> **Given request**: Output the material below in full, exactly as it is.

-- Start --

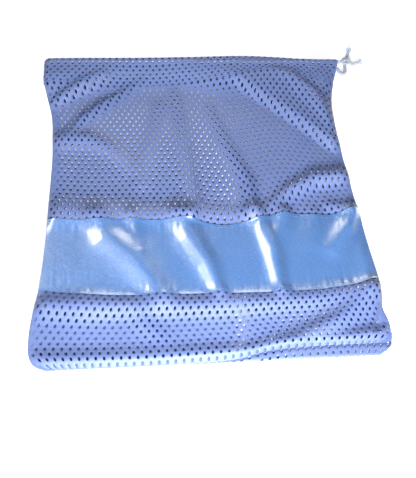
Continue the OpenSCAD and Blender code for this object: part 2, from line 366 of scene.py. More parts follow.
# %% Folds of the front
# Each fold is a line of points (x, y, height, half width)
FOLDS = [
    # across the upper mesh
    [(70, 134, 2, 5), (92, 124, 5, 6), (112, 104, 6, 6), (128, 78, 4, 6)],
    [(96, 110, 2, 5), (112, 92, 3.5, 5), (126, 66, 3, 5)],
    [(58, -14, 3, 6), (76, 0, 6, 7), (99, 11, 8.5, 8), (133, 15, 8, 8)],
    [(-136, 96, 4, 5), (-120, 106, 7, 6), (-104, 117, 7.5, 6), (-86, 127, 4, 5)],
    [(-116, 66, 2, 6), (-104, 80, 5, 6), (-86, 96, 5, 6), (-64, 113, 3, 5), (-50, 122, 1, 5)],
    [(-134, 56, 4.8, 9), (-100, 59, 5, 9), (-78, 48, 3.6, 8), (-64, 28, 1.4, 8)],
    [(-134, -18, 6, 15), (-90, -18, 5.4, 14), (-50, -20, 4.4, 12), (-20, -21, 3, 9), (60, -22, 2, 9)],
    [(-20, 112, 1.4, 6), (-15, 60, 2, 7), (-12, 20, 3, 7), (-8, -12, 5, 7), (-12, -24, 5, 6)],
    [(12, 92, 1.2, 6), (24, 50, 2, 7), (40, 10, 3.4, 7), (40, -10, 4.4, 7), (38, -24, 4, 6)],
    [(-34, 96, 1.6, 7), (-44, 50, 2, 8), (-52, 10, 1.6, 8)],
    [(110, -16, 2.4, 6), (133, -22, 4, 8)],
    # across the lower mesh
    [(-137, -101, 5.5, 9), (-104, -102, 6.5, 11), (-74, -103, 5.2, 9), (-40, -104, 4.5, 9), (0, -105, 5, 9),
     (50, -104, 5, 9), (92, -102, 4.4, 9), (136, -95, 5, 9)],
    [(-68, -103, 1, 7), (-56, -118, 2, 8), (-42, -131, 1.4, 8)],
    [(-138, -145, 3.8, 8), (-100, -146, 4, 8), (-60, -146, 3.6, 8), (-20, -146, 4, 8), (30, -146, 4.8, 8),
     (66, -138, 6, 9), (96, -124, 6.5, 9), (122, -108, 6, 9), (138, -97, 5, 9)],
    [(84, -140, 2, 5), (108, -137, 4.5, 6), (132, -134, 4.5, 7)],
    [(138, -112, -4, 2.6), (130, -132, -2.6, 2.4)],
]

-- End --

> **Finished exercise**:
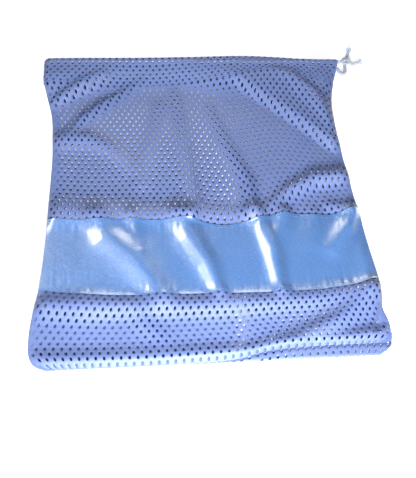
Continue the OpenSCAD and Blender code for this object: part 2, from line 366 of scene.py. More parts follow.
# %% Folds of the front
# Each fold is a line of points (x, y, height, half width)
FOLDS = [
    # across the upper mesh
    [(70, 134, 2, 5), (92, 124, 5, 6), (112, 104, 6, 6), (128, 78, 4, 6)],
    [(96, 110, 2, 5), (112, 92, 3.5, 5), (126, 66, 3, 5)],
    [(58, -14, 3, 6), (76, 0, 6, 7), (99, 11, 8.5, 8), (133, 15, 8, 8)],
    [(-136, 96, 4, 5), (-120, 106, 7, 6), (-104, 117, 7.5, 6), (-86, 127, 4, 5)],
    [(-116, 66, 2, 6), (-104, 80, 5, 6), (-86, 96, 5, 6), (-64, 113, 3, 5), (-50, 122, 1, 5)],
    [(-134, 56, 4.8, 9), (-100, 59, 5, 9), (-78, 48, 3.6, 8), (-64, 28, 1.4, 8)],
    [(-134, -18, 6, 15), (-90, -18, 5.4, 14), (-50, -20, 4.4, 12), (-20, -21, 3, 9), (60, -22, 2, 9)],
    [(-20, 112, 1.4, 6), (-15, 60, 2, 7), (-12, 20, 3, 7), (-8, -12, 5, 7), (-12, -24, 5, 6)],
    [(12, 92, 1.2, 6), (24, 50, 2, 7), (40, 10, 3.4, 7), (40, -10, 4.4, 7), (38, -24, 4, 6)],
    [(-34, 96, 1.6, 7), (-44, 50, 2, 8), (-52, 10, 1.6, 8)],
    [(110, -16, 2.4, 6), (133, -22, 4, 8)],
    # across the lower mesh
    [(-137, -101, 5.5, 9), (-104, -102, 6.5, 11), (-74, -103, 5.2, 9), (-40, -104, 4.5, 9), (0, -105, 5, 9),
     (50, -104, 5, 9), (92, -102, 4.4, 9), (136, -95, 5, 9)],
    [(-68, -103, 1, 7), (-56, -118, 2, 8), (-42, -131, 1.4, 8)],
    [(-138, -145, 3.8, 8), (-100, -146, 4, 8), (-60, -146, 3.6, 8), (-20, -146, 4, 8), (30, -146, 4.8, 8),
     (66, -138, 6, 9), (96, -124, 6.5, 9), (122, -108, 6, 9), (138, -97, 5, 9)],
    [(84, -140, 2, 5), (108, -137, 4.5, 6), (132, -134, 4.5, 7)],
    [(138, -112, -4, 2.6), (130, -132, -2.6, 2.4)],
]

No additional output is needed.